Soft light floated through the windows and beyond colored curtains as dust played in the late morning glow. Used baby bottles lay drying in an organic heap on the kitchen counter while San Francisco local, Jennifer Moran, juggled a swaddled newborn in one hand, coffee in another. The dose of caffeine reminded her of the never-ending stream of new emails awaiting her refracted attention.
Perhaps if Newton’s first law of physics hadn’t been right, Jennifer would have had her baby years ago, years before she had so many objects in motion. It would have happened before receiving her doula training and working with expectant mothers, before starting her own company, before the constant flood of emails and texts. She would have happily raised her child in the city, while working part-time as a young, energetic parent. But nature has a way of disrupting plans and thwarting dreams. Despite long, anxious years of trying to conceive, Jennifer and her husband Alan gave up and forged ahead with their professional careers. If a child was going to come into her life, the stars would have to align.
Laura Gongwer may be on maternity leave, but her command of the front desk operations is impressive. Simultaneously she answers the telephone, files a pile of pink papers, and shuts a drawer with an extended leg like a seasoned acrobat. It’s apparent she’s proud of this job with benefits she secured in a parking lot after some friendly banter with the chiropractor who owns the practice. His gut instinct combined with her unapologetic humor and drive put her in the right place at the right time. A confessed optimist, good things just seemed to happen.

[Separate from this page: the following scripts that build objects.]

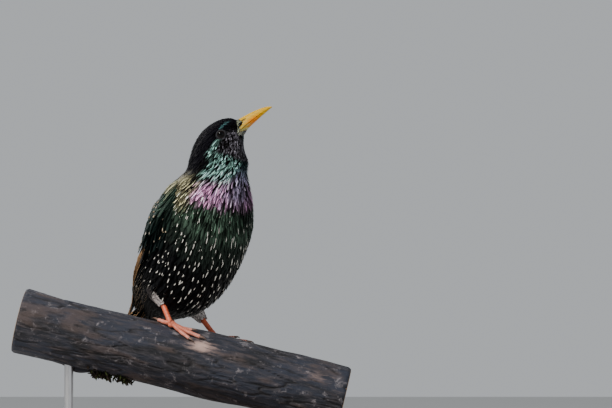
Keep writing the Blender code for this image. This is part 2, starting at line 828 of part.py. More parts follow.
def perch():
    rings = []
    for along in np.linspace(-PERCH_HALF, PERCH_HALF, 30):
        rings.append([perch_point(along, 360.0 * k / 28) for k in range(28)])
    obj = loft("perch", rings)
    rooms = []
    for x in ROD_X:
        low, high = under_perch(x) - 14.0, under_perch(x) + ROD_INTO_PERCH + GAP
        rooms.append(cylinder("rod_room", (x, 0.0), ROD_RADIUS + GAP, low, high, 24))
    boolean(obj, rooms, "DIFFERENCE")
    finish(keep_largest(obj), "perch", "bark", (0.0, 0.0, PERCH_Z))


def base_ring(inset, z):
    """Outline of the base with rounded corners."""
    half_x, half_y = BASE_SIZE[0] / 2 - inset, BASE_SIZE[1] / 2 - inset
    corner = BASE_CORNER - inset
    ring = []
    for cx, cy, start in ((1, 1, 0), (-1, 1, 90), (-1, -1, 180), (1, -1, 270)):
        for k in range(7):
            a = radians(start + 15 * k)
            x = cx * (half_x - corner) + corner * cos(a)
            y = cy * (half_y - corner) + corner * sin(a)
            ring.append((x, y, z))
    return ring


def stand():
    top = BASE_SIZE[2]
    edges = ((1.2, 0.0), (0.0, 1.2), (0.0, top - 2.0), (0.6, top - 0.6), (2.0, top))
    obj = loft("stand_base", [base_ring(inset, z) for inset, z in edges])
    rooms = []
    for x in ROD_X:
        floor = top - ROD_INTO_BASE - GAP
        rooms.append(cylinder("rod_hole", (x, 0.0), ROD_RADIUS + GAP, floor, top + 5.0, 24))
    boolean(obj, rooms, "DIFFERENCE")
    finish(keep_largest(obj), "stand_base", "base_wood", (0.0, 0.0, 0.0))
    for name, x in zip(("stand_rod_left", "stand_rod_right"), ROD_X):
        rod = cylinder("rod", (x, 0.0), ROD_RADIUS, top - ROD_INTO_BASE, under_perch(x) + ROD_INTO_PERCH, 24)
        finish(rod, name, "rod_steel", (x, 0.0, top))


def clear():
    for obj in list(bpy.data.objects):
        bpy.data.objects.remove(obj)


def main():
    clear()
    torso()
    neck()
    head()
    mandibles()
    eyes()
    for name, sign in (("wing_right", 1), ("wing_left", -1)):
        wing(name, sign)
    tail()
    for side in FEET:
        foot(side)
    perch()
    stand()


main()
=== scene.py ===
from math import cos, pi, radians, sin, tan

import bmesh
import bpy
import numpy as np
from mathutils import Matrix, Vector, noise


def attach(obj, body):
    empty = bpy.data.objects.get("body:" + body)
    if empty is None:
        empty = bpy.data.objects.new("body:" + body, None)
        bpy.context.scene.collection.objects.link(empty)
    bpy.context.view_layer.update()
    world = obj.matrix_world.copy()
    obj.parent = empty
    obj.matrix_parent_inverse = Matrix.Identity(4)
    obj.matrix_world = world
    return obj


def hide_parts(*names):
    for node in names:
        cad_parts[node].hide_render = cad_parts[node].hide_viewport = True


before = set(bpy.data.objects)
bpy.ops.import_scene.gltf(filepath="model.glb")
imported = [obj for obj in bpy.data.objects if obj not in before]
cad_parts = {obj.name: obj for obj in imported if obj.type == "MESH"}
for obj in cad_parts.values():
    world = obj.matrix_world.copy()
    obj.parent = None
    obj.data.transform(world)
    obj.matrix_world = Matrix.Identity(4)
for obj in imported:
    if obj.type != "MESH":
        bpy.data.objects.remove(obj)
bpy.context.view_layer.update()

MM = 0.001
TURN = 2 * pi

# Where the bird stands and which way it faces
BIRD_AT = (8.0, 0.0, 105.0)
HEADING = 52.0

# Body stations from the tail root to the bill: step, pitch, yaw, half width, back, belly
BODY_START = (-52.0, 0.0, 5.5)
BODY = (
    (0.0, 38, 0, 6.0, 2.0, 3.0),
    (14.0, 40, 0, 13.5, 7.0, 10.5),
    (13.0, 43, 0, 22.0, 15.0, 21.5),
    (22.0, 46, 0, 28.5, 24.0, 33.0),
    (25.5, 51, 0, 31.5, 30.0, 36.0),
    (20.0, 60, 0, 32.0, 31.0, 33.5),
    (13.5, 69, 2, 29.0, 28.5, 28.5),
    (10.0, 79, 10, 24.5, 24.0, 24.5),
    (8.0, 85, 24, 19.0, 19.0, 22.0),
    (7.5, 80, 36, 17.0, 17.5, 21.5),
    (7.0, 68, 42, 16.0, 16.5, 21.0),
    (6.5, 56, 43, 14.0, 15.0, 19.0),
    (6.0, 45, 43, 11.4, 12.5, 14.5),
    (5.5, 36, 43, 8.0, 9.4, 9.5),
    (5.0, 31, 43, 4.4, 4.8, 5.0),
)
BODY_END = 163.5

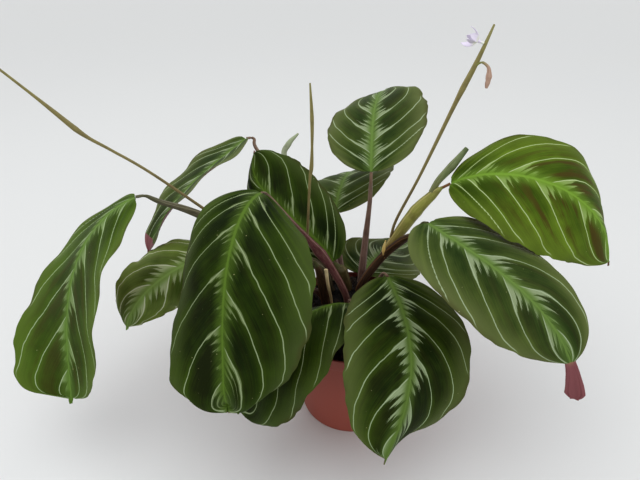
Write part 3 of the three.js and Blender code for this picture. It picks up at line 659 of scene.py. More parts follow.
def leaf_under(colour):
    """The lower face of a blade: dull burgundy with raised, paler veins, and plain burgundy near the tip."""
    s = Shader("leaf_underside")
    rib, veins, slope, reach = s.attributes("rib_distance", "vein", "vein_slope", "reach")
    phase = (veins + rib.below(0.0) * VEIN_STAGGER + VEIN_START).fraction()
    away = phase.least(1 - phase) / slope
    before_tip = reach.step(*UNDER_TIP)
    line = away.step(*UNDER_VEIN_HALF_WIDTH) * before_tip
    middle = abs(rib).step(*UNDER_RIB_HALF_WIDTH) * before_tip
    grain = s.noise(s.vector(veins * 30.0, abs(rib) * 0.06), 1.0, detail=4.0)
    green = s.mix(s.noise(s.place(), 35.0) * before_tip * 0.45, colour, paint(*UNDER_GREEN))
    base = s.mix(grain * 0.5, green, paint(*UNDER_CLOUD))
    base = s.mix(line * 0.5, base, paint(*UNDER_VEIN))
    base = s.mix(middle * 0.8, base, paint(*UNDER_MIDRIB))
    normal = s.bump(grain * 0.4 + line, 0.2 * MM, 0.8)
    return s.finish(Base_Color=base, Roughness=grain * 0.2 + 0.45, Normal=normal)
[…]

Even when the unexpected news came, her optimistic outlook silenced all the doubters. A baby, three months along, was growing inside her. Immediately she knew that baby would not stay hers for long. She would carry it to full term, yes, but the baby belonged to another family, and it was her responsibility to find that family and connect the dots.
Jennifer is back at her desk attempting to work as she adjusts her daughter’s wrap to settle the squirming infant on her chest. Papers from the adoption agency spray across the table mixed with yesterdays mail and morning breakfast crumbs. It’s a scene of chaos veteran parents know well and one Jennifer and Alan are just beginning to understand.
She pulls away from her inbox in time for another feeding as her baby begins to squirm and stretch. She warms the formula but can’t calm the screams coming from the infant’s rooting lips, for there is no breast that can offer her the succor she seeks. It’s a cruel daily reminder of what nature couldn’t provide.
With the warm bottle in one hand, Jennifer attempts to soothe the writhing infant who is just a few days old and hasn’t completely accepted the rubber nipple yet. She continues to wail and squirm until the warm liquid touches her tongue and offers sweet relief. Jennifer breathes in deeply and exhales slowly, seeking a place of internal refuge.
Resisting the urge to organize a few items on the desk her temp has relocated, Laura slips away to a back room, assuming position of patient. Laying on the adjustment table, eyes closed, breathing deeply, she surrenders control as the doctor works his magic. Giving birth without
medication or hospital care weeks earlier allowed her the freedom to own her decisions, embrace her pain, and to invite joy into her new life. A realignment on her path to peace. --------------
Jennifer’s eyes are tired and often drift to open space while feeding the baby in her arms. But there’s something behind the weary expressions that suggest hope for the future: a future together. A family. A new family that includes her helpless newborn at the center, parents Jennifer and Alan on one side, birth parents on the other. It’s a modern family.
Laura cracks a joke and playfully grabs her boyfriend and baby daddy by the elbow. They’re smiling and reveling in the endorphins from a rigorous hike in the Bay Area’s green hills. The couple banters, laughs, and starts talking about the future and their options. Because of Jennifer and Alan, there are options. Lots of them. Laura knows her daughter is taken care of, loved, and will be looked after for many years to come. Laura’s eyes sparkle in the afternoon sun as she skips down the switchbacks. Family first, she says. Always family.